• **TASK GOAL**
Where a line below holds the string "import", copy that line.

— START STORED DATA —

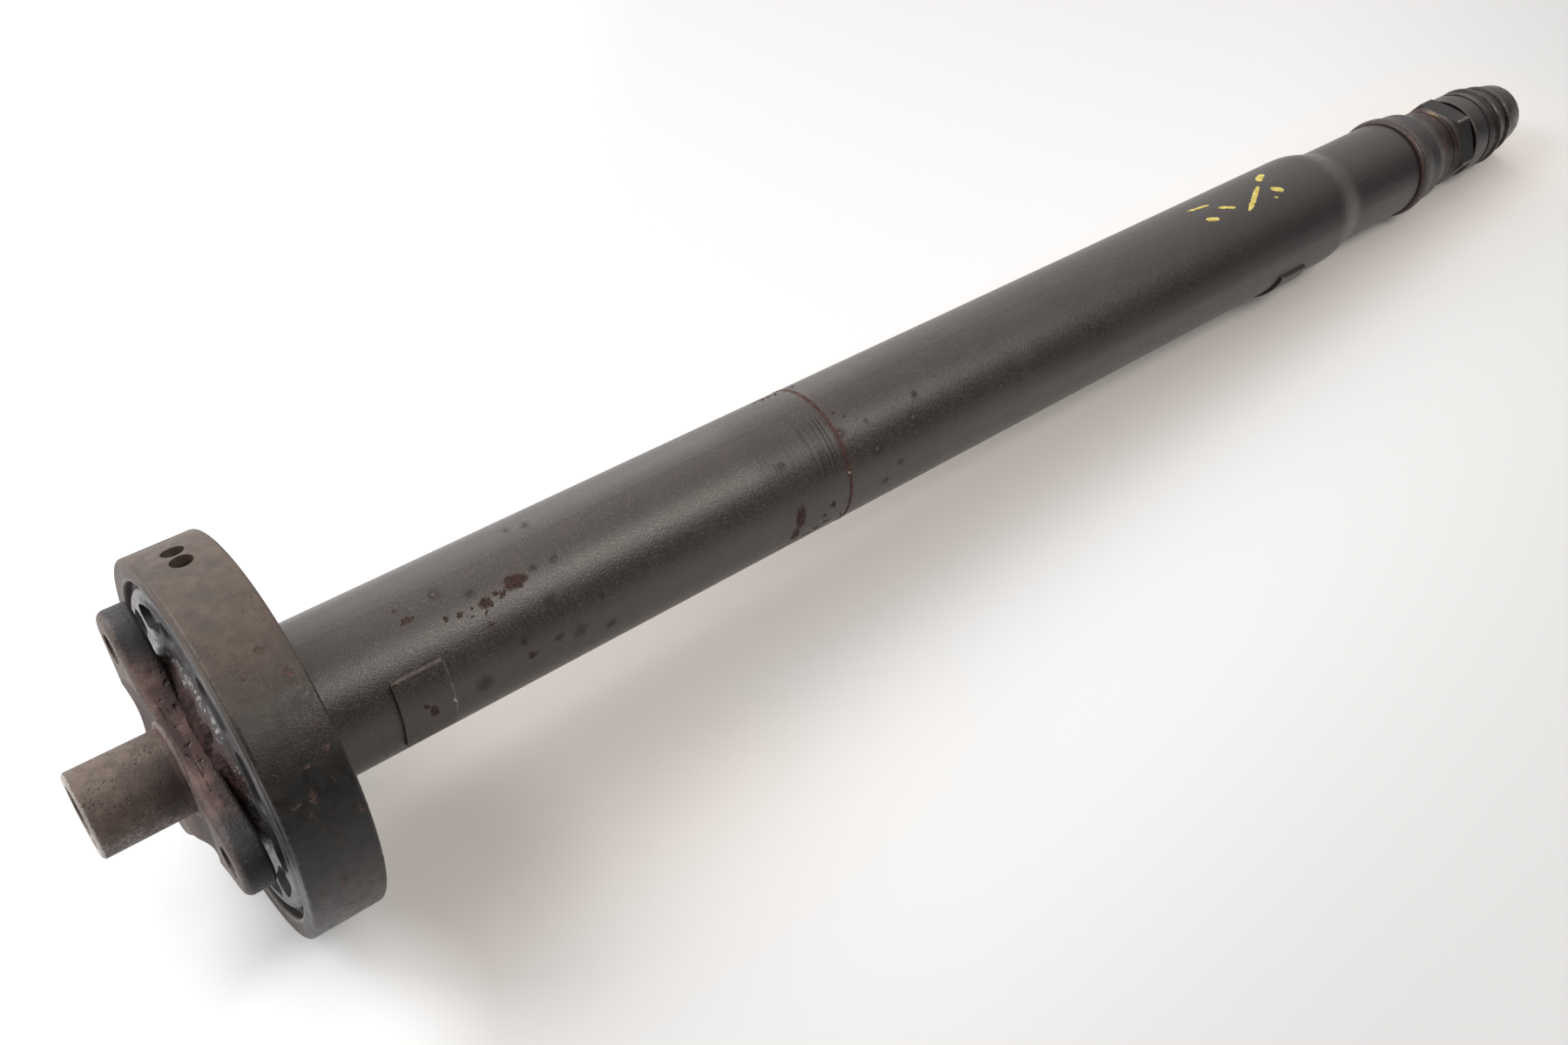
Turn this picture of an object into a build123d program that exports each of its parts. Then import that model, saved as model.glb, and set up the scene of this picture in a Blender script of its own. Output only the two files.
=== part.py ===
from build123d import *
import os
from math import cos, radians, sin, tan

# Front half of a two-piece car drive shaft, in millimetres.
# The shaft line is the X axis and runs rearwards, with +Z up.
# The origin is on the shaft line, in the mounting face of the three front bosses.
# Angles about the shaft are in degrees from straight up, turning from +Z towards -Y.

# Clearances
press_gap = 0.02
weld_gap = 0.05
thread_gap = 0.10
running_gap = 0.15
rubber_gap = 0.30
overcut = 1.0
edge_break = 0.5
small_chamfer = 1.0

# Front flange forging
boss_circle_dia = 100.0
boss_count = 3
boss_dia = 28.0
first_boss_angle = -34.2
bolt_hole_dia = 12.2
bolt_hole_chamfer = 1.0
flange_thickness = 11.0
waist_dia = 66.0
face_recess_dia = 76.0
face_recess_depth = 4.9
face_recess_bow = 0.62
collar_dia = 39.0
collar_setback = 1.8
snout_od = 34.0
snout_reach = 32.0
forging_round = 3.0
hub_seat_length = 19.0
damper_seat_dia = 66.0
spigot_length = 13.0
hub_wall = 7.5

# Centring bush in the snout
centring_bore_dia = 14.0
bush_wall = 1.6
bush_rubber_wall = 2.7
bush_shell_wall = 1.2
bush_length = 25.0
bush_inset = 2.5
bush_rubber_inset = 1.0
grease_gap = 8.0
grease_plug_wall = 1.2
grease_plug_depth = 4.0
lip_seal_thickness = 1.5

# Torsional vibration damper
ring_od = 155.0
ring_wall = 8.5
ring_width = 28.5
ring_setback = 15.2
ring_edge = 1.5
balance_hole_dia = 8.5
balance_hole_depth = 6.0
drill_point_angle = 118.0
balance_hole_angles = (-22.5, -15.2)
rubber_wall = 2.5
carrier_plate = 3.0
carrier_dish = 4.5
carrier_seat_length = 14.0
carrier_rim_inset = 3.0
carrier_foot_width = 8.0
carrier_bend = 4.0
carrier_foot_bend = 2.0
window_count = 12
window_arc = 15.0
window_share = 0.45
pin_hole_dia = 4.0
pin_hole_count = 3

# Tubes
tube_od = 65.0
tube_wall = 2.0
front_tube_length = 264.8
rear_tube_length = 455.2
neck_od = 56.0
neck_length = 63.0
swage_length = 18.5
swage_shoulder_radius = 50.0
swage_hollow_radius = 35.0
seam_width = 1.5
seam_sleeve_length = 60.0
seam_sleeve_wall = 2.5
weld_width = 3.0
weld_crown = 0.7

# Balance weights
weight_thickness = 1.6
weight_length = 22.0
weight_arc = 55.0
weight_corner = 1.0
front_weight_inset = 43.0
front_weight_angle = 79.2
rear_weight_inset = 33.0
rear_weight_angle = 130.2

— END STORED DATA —

• **ANSWER TO THE TASK**
Turn this picture of an object into a build123d program that exports each of its parts. Then import that model, saved as model.glb, and set up the scene of this picture in a Blender script of its own. Output only the two files.
from build123d import *
import os
from math import cos, radians, sin, tan